▸ **Work to be completed**: Starting at the line containing "base_hoop();", copy each line exactly, ending with the line containing "before = set(bpy.data.objects)". Leave out everything else.

▸ **Data excerpt**:
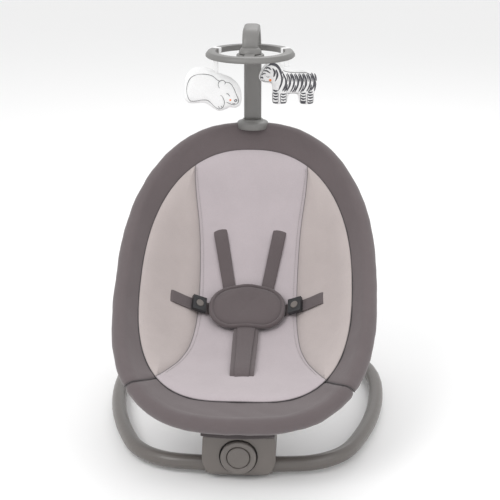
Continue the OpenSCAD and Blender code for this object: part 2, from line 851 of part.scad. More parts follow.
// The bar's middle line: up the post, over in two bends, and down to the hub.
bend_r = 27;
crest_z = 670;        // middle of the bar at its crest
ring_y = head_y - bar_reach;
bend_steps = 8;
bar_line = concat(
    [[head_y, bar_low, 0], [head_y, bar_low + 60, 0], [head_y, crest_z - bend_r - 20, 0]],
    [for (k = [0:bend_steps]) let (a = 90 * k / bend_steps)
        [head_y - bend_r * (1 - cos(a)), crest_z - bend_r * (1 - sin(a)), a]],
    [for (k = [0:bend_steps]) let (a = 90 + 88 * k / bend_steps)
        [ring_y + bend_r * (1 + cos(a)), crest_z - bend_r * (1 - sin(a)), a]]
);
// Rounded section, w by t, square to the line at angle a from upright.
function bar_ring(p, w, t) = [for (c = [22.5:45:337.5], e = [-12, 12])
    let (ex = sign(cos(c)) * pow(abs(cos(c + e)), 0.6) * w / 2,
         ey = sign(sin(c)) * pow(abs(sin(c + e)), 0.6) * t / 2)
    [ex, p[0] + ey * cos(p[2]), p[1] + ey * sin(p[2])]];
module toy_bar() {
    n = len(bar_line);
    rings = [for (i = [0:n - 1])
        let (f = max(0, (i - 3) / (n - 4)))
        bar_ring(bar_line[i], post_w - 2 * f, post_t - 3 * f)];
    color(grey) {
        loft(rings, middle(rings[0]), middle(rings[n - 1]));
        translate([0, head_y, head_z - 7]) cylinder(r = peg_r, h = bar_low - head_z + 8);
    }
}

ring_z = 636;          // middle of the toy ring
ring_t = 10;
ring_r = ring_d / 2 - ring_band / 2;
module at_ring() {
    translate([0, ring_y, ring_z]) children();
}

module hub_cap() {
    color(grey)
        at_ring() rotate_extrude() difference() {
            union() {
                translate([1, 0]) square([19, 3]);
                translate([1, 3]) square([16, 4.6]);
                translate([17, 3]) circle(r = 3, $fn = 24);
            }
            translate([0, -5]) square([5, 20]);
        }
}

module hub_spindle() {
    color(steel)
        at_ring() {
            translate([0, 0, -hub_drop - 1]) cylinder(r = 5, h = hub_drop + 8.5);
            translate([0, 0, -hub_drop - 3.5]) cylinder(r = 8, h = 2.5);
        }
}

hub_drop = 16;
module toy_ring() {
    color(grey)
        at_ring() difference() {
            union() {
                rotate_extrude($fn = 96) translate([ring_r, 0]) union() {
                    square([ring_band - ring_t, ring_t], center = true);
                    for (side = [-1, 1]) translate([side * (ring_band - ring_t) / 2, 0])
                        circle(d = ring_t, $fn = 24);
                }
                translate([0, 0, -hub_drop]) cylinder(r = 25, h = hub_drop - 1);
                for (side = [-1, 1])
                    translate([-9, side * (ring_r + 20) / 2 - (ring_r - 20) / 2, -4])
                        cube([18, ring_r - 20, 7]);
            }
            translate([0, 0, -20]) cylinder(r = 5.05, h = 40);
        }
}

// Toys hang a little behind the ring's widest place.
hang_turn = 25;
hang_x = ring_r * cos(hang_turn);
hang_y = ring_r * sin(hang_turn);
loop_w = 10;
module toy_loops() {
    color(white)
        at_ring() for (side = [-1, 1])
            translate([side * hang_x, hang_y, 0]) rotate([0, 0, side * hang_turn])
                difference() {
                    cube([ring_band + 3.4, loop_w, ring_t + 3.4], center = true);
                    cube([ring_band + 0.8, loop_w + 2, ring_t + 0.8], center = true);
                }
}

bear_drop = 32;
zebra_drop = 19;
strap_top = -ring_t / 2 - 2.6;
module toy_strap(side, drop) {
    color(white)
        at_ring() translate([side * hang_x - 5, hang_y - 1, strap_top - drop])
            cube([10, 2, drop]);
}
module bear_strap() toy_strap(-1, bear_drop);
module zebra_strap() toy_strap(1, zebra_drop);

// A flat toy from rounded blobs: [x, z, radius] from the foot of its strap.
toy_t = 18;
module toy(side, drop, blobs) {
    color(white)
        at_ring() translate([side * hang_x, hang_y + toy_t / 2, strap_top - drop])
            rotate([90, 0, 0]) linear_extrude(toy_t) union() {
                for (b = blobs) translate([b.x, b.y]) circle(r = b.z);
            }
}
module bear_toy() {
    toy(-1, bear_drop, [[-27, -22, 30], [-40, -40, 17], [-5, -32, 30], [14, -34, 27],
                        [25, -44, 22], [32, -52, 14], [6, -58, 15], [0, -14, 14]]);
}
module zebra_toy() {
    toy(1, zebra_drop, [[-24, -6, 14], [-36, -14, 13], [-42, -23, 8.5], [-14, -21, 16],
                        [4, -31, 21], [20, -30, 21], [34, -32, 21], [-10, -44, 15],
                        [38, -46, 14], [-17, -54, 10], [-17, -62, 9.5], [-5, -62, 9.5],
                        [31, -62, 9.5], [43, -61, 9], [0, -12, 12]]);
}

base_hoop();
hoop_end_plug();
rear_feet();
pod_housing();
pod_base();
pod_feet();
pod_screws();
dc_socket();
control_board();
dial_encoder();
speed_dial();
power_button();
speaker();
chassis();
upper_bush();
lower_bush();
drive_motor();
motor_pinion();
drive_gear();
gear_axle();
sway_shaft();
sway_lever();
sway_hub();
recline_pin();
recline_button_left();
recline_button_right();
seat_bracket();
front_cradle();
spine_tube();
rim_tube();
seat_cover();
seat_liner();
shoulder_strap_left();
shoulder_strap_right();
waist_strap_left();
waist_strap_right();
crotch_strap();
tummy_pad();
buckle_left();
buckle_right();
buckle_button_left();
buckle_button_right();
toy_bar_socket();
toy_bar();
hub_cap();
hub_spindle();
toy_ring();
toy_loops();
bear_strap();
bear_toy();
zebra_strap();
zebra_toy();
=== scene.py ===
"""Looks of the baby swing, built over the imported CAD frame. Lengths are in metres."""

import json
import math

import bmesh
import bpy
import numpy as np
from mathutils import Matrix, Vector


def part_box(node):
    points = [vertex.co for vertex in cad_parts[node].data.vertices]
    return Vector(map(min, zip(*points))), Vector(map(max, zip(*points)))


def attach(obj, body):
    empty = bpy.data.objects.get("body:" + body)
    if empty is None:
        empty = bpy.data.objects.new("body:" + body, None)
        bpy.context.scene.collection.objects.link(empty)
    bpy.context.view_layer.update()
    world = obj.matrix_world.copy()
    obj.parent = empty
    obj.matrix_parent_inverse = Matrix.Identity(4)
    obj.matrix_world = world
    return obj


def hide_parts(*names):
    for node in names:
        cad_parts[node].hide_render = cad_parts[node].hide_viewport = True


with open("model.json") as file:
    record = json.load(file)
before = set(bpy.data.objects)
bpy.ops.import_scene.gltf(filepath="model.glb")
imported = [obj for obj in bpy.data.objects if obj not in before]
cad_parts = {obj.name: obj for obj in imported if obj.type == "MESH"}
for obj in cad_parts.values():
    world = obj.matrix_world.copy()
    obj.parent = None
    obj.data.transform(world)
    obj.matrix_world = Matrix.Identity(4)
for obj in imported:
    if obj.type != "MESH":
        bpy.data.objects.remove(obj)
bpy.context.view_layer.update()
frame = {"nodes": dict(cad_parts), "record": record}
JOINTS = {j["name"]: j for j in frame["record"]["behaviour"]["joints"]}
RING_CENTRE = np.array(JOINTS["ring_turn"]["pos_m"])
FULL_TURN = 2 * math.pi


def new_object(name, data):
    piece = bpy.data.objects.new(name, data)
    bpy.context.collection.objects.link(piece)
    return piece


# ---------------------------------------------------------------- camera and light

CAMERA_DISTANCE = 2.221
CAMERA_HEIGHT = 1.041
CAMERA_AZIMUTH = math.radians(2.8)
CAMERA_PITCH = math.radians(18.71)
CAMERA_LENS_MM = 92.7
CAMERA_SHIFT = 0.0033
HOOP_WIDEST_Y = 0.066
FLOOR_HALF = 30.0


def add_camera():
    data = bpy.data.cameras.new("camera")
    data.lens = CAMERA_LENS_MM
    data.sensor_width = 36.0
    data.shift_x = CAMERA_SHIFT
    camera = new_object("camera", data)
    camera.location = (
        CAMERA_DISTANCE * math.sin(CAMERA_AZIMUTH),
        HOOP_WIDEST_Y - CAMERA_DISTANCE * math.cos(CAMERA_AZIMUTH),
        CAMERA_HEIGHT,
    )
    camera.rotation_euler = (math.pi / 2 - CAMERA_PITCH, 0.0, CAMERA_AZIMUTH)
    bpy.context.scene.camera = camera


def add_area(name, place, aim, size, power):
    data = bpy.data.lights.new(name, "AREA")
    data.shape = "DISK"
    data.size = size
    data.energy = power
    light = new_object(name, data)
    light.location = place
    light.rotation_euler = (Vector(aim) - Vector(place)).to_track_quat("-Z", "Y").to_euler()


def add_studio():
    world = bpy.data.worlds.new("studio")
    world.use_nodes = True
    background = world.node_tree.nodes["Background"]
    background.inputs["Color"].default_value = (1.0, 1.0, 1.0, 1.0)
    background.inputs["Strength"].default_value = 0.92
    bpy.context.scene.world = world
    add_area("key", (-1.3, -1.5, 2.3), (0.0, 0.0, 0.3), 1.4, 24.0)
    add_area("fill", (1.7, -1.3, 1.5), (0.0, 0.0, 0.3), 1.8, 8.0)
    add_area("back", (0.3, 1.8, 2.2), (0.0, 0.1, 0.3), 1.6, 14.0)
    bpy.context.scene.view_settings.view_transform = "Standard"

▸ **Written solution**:
base_hoop();
hoop_end_plug();
rear_feet();
pod_housing();
pod_base();
pod_feet();
pod_screws();
dc_socket();
control_board();
dial_encoder();
speed_dial();
power_button();
speaker();
chassis();
upper_bush();
lower_bush();
drive_motor();
motor_pinion();
drive_gear();
gear_axle();
sway_shaft();
sway_lever();
sway_hub();
recline_pin();
recline_button_left();
recline_button_right();
seat_bracket();
front_cradle();
spine_tube();
rim_tube();
seat_cover();
seat_liner();
shoulder_strap_left();
shoulder_strap_right();
waist_strap_left();
waist_strap_right();
crotch_strap();
tummy_pad();
buckle_left();
buckle_right();
buckle_button_left();
buckle_button_right();
toy_bar_socket();
toy_bar();
hub_cap();
hub_spindle();
toy_ring();
toy_loops();
bear_strap();
bear_toy();
zebra_strap();
zebra_toy();
=== scene.py ===
"""Looks of the baby swing, built over the imported CAD frame. Lengths are in metres."""

import json
import math

import bmesh
import bpy
import numpy as np
from mathutils import Matrix, Vector


def part_box(node):
    points = [vertex.co for vertex in cad_parts[node].data.vertices]
    return Vector(map(min, zip(*points))), Vector(map(max, zip(*points)))


def attach(obj, body):
    empty = bpy.data.objects.get("body:" + body)
    if empty is None:
        empty = bpy.data.objects.new("body:" + body, None)
        bpy.context.scene.collection.objects.link(empty)
    bpy.context.view_layer.update()
    world = obj.matrix_world.copy()
    obj.parent = empty
    obj.matrix_parent_inverse = Matrix.Identity(4)
    obj.matrix_world = world
    return obj


def hide_parts(*names):
    for node in names:
        cad_parts[node].hide_render = cad_parts[node].hide_viewport = True


with open("model.json") as file:
    record = json.load(file)
before = set(bpy.data.objects)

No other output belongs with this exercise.